Non-conforming representation

One or more bytes that do not conform to the specification for the representation of code points in the encoding.

Non-conforming code point

One or more bytes that conform to the specification for the representation of code points in the encoding, but whose represented code points do not conform to the rules for the encoding.

Non-conforming data

Both non-conforming repesentations and non-conforming code points.

Specification

-nocomplain is no longer an option.

The "encoding" value of encoding converfrom, encoding convertto, and chan configure -encoding, is a dictionary (or at least conceptually one). The first key in the dictionary is optional, and if ommitted, it is "name". The "name" key provides the name of the encoding. Examples:

    chan configure $chan -encoding utf-8
    chan configure $chan -encoding {name utf-8}
    chan configure $chan -encoding {utf-8 profile strict}
    chan configure $chan -encoding {name utf-8 profile strict}

chan configure $chan -encoding returns the name of the encoding for the channel, as it always has.

chan configure $chan -encoding* returns a dictionary describing the configuration of the encoder for the channel.

The "profile" key provides the encoding profile. Each profile is independent of the other, and activating one profile cancels any previous active profile. The profiles are identified below by the options that activate them. For each option there is a corresponding channel configuration option prefixed with the word "encoding".

The profiles are:

discard

Not strict. Discards non-conforming data by omitting them from the output.

surrogate

Not strict. Each byte of non-conforming data is transformed into a single low surrogate code point that can be transformed back to the original byte, as described in Unicode Security Considerations This accomplishes the same purpose as tag, but requires only one character per byte instead of two.

pass

Not strict. Each non-conforming byte becomes the character having the Unicode code-point represented by that single byte.

replace

Not strict. When converting an encoded byte sequence to a Tcl string, invalid byte sequences are replaced by the U+FFFD REPLACEMENT CHARACTER code point.

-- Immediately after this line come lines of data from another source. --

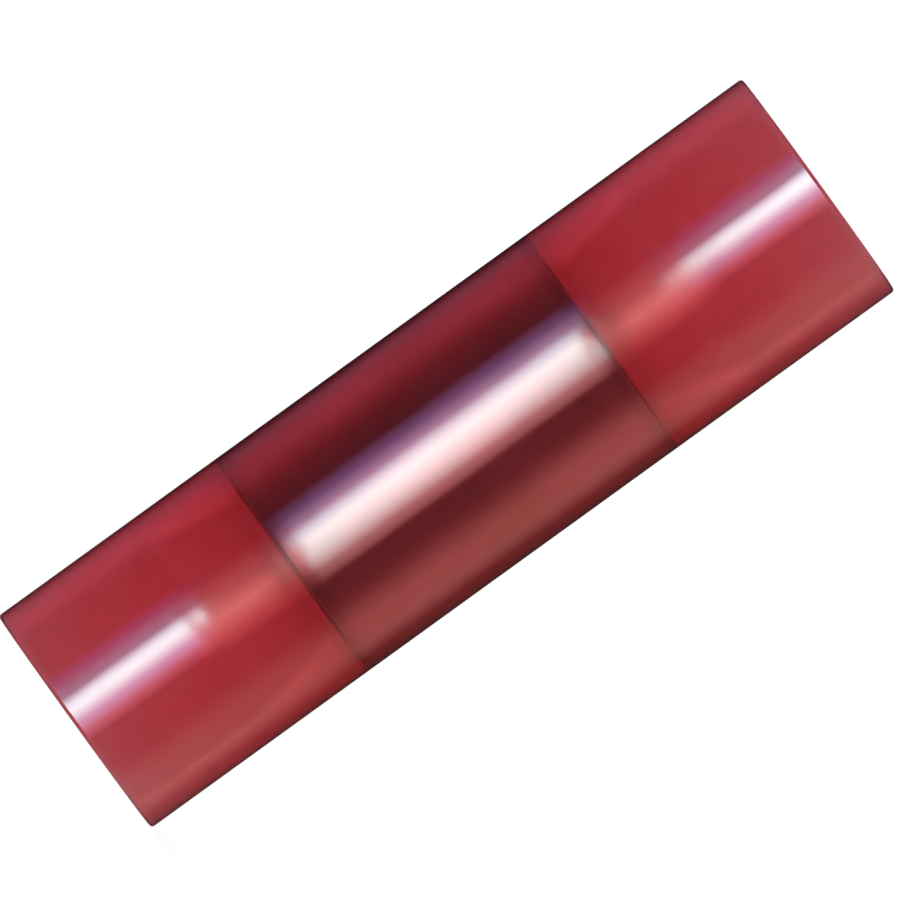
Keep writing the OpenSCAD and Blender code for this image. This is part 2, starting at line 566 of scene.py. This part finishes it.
def makeWorld():
    # a bright wall behind the connector and dark flags in front of it, as for glass. Only the camera sees
    # plain white
    world = bpy.data.worlds.new("whiteStudio")
    world.use_nodes = True
    tree = world.node_tree
    tree.nodes.clear()
    path = addNode(tree, "ShaderNodeLightPath")
    coords = addNode(tree, "ShaderNodeTexCoord")
    turned = addNode(tree, "ShaderNodeMapping", {"Rotation": (0, 0, math.radians(studio["turn"]))},
                     {"Vector": coords.outputs["Generated"]})
    split = addNode(tree, "ShaderNodeSeparateXYZ", None, {"Vector": turned.outputs["Vector"]})
    upright = addNode(tree, "ShaderNodeMath", {"operation": "ABSOLUTE"}, {"Value": split.outputs["Z"]})
    strength = addNode(tree, "ShaderNodeMapRange", {
        "From Min": studio["steep"][0],
        "From Max": studio["steep"][1],
        "To Min": studio["behind"],
        "To Max": studio["behind"] * studio["ends"],
    }, {"Value": upright.outputs["Value"]})
    mirrored = addNode(tree, "ShaderNodeBackground", None, {
        "Color": tintedWalls(tree, split, studio["mirrored"], studio["mirroredSides"]),
    })
    through = addNode(tree, "ShaderNodeBackground", None, {
        "Color": tintedWalls(tree, split, studio["through"], studio["throughSides"]),
        "Strength": strength.outputs["Result"],
    })
    plain = addNode(tree, "ShaderNodeBackground", {"Color": grey(1), "Strength": studio["plain"]})
    white = addNode(tree, "ShaderNodeBackground", {"Color": grey(1)})
    seen = mirrored.outputs["Background"]
    for ray, light in (("Transmission", through), ("Diffuse", plain), ("Camera", white)):
        mixed = addNode(tree, "ShaderNodeMixShader", None, {
            "Fac": path.outputs[f"Is {ray} Ray"],
            1: seen,
            2: light.outputs["Background"],
        })
        seen = mixed.outputs["Shader"]
    addNode(tree, "ShaderNodeOutputWorld", None, {"Surface": seen})
    bpy.context.scene.world = world


stageSet = {
    "floorSize": 1600 * mm,
    "paper": 0.8,                  # share of light that the floor throws back
}


def makeFloor():
    deselectAll()
    bpy.ops.mesh.primitive_plane_add(size=stageSet["floorSize"], location=(0, 0, sleeveLow.z))
    floor = bpy.context.object
    floor.name = "floor"
    material, tree = newMaterial("whitePaper")
    # the camera sees the paper lifted to white, less the connector's shadow
    share = stageSet["paper"]
    path = addNode(tree, "ShaderNodeLightPath")
    paper = addNode(tree, "ShaderNodeBsdfDiffuse", {"Color": grey(share)})
    lift = addNode(tree, "ShaderNodeMapRange", {"To Max": 1 - share * studio["plain"]},
                   {"Value": path.outputs["Is Camera Ray"]})
    glow = addNode(tree, "ShaderNodeEmission", {"Color": grey(1)}, {"Strength": lift.outputs["Result"]})
    both = addNode(tree, "ShaderNodeAddShader", None, {
        0: paper.outputs["BSDF"],
        1: glow.outputs["Emission"],
    })
    addNode(tree, "ShaderNodeOutputMaterial", None, {"Surface": both.outputs["Shader"]})
    paint(floor, material)
    floor.visible_glossy = False       # the lower softbox is mirrored right down to the end face
    floor.visible_transmission = False


print("frame: sleeve", round(2 * halfSleeve / mm, 2), "mm, barrel", round(2 * halfBarrel / mm, 2), "mm")
paint(makeSleeve(), mouldedNylon())
paint(makeBarrel(), rolledTin())
makeFloor()
makeWorld()
makeLamps()
makeCamera()
bpy.context.scene.view_settings.view_transform = "Standard"
print("stage: floor, world, lamps and camera")

deselectAll()
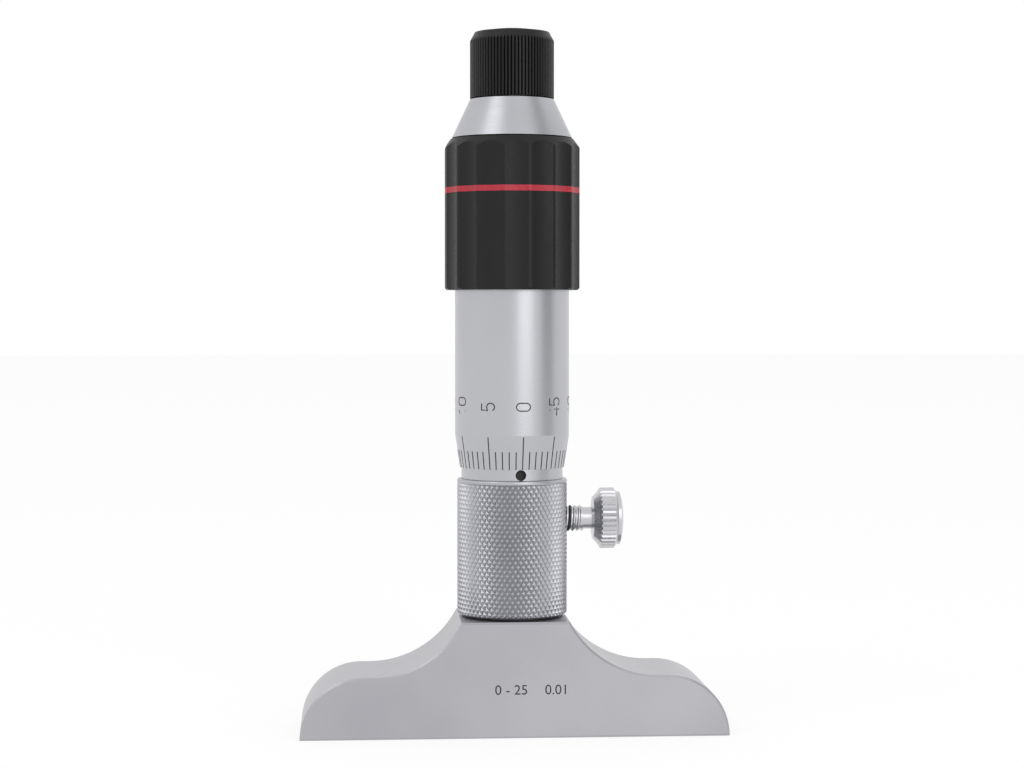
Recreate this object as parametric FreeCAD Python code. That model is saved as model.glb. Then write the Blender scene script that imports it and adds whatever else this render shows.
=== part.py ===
import FreeCAD, Part
import math
import os

# Depth micrometer without a measuring rod, its thimble screwed fully down.
# Millimetres. The measuring face lies in z = 0 with its middle at the origin,
# +Z runs up the spindle, and the clamp screw points to +X.

# Fits
tight_gap = 0.01          # radial, between parts pressed or screwed together
running_gap = 0.03        # radial, between parts that turn or slide
overcut = 1.0             # how far a cutting solid runs past what it cuts
stop_gap = 0.3            # left at the spindle's end stops
face_gap = 0.03           # axial, between faces that turn against each other

# Base bar
base_width = 63.5
base_depth = 17.5
base_height = 17.1
wing_height = 9.1         # also the radius of the rounded ends
boss_half_width = 8.0
wing_flat = 1.4           # level stretch between hollow curve and rounded end
base_chamfer = 0.3
socket_radius = 5.5
socket_floor = 3.7
rod_hole_radius = 2.5

# Barrel, the fixed inner tube with the nut thread at its split top
barrel_radius = 7.0
barrel_upper_radius = 6.82
guide_height = 3.0        # of the spindle guide above the base
relief_radius = 4.5
nose_length = 9.5
nose_wall = 1.53
nut_thread_length = 11.0
nose_slit_count = 3
nose_slit_width = 0.6
nose_cover = 1.0          # nose stands above the sleeve
bore_runout = 0.6         # short cone between two bores

# Knurled collar round the barrel
collar_lift = 0.25
collar_length = 20.45
collar_wall = 1.24
collar_chamfer = 0.35

# Graduated sleeve
sleeve_wall = 0.75
sleeve_show = 1.7         # left bare between collar and thimble
sleeve_overlap = 4.5      # still inside the raised thimble
spanner_hole_radius = 0.8
spanner_hole_rise = 0.85
spanner_hole_turn = 6.0   # degrees to the right of the front

# Adjusting nut on the barrel's nose
adjusting_nut_length = 5.5
adjusting_nut_room = 0.4  # inside the sleeve
adjusting_nut_lift = 1.0  # above the foot of the nose
nut_slot_width = 1.2
nut_slot_depth = 1.0

# Hollow spindle
travel = 25.0
rod_radius = 2.0
rod_gap = 0.02
shank_radius = 3.5
thread_radius = 3.84      # pitch radius of the 0.5 mm thread
thread_groove_length = 1.0
thread_groove_depth = 0.2
spindle_shoulder_radius = 6.0
spindle_shoulder_length = 2.2
seat_taper_bottom = 5.0
seat_taper_top = 4.3
seat_length = 7.0
spindle_end_radius = 3.75
spindle_end_length = 3.0
rod_head_radius = 3.0
rod_head_depth = 2.0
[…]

When encoding a Tcl string, characters that cannot be represented in the target encoding are transformed to an encoding-specific fallback character, U+FFFD REPLACEMENT CHARACTER for UTF targets and generally ? for other encodings.

report

Not strict. Like pass, but result errors in the return options is a dictionary where each key is the starting index in the result of noncomforming substring and each value is the corresponding ending index.

strict

Strictly conform to the specification for the encoding. It is an error for non-conforming data to occur.

tag

Not strict. Like pass, but tags each non-conforming byte by prefixing it with a replacement character, which is normally the standard replacement character for the encoding. Each occurrence of the replacement character itself is also prefixed with the replacement character.

tcl8

The same as pass, but may in the future diverge if it is discovered that Tcl 8 behaviour does not mirror that described for pass.

Rationale

-strict was introduced in TIP 346, which focused narrowly on issues surrounding byte arrays and non-mappable characters. It should instead have focused on conformance to the chosen encoding, which is more fundamental. -nocomplain, was subsequenctly introduced in TIP 601, but did not describe its relationship to -strict, turned out to be nothing more than the inverse of -strict, and has already been eliminated in the implementation of Tcl's internal encoding/decoding functions.

Under this proposal, the syntax for specifying an encoding and its options is the same for both encoding convertto/from and chan configure -encoding, which simplifies the interface.

Implementation

Implementation is in progress.

Copyright

This document has been placed in the public domain.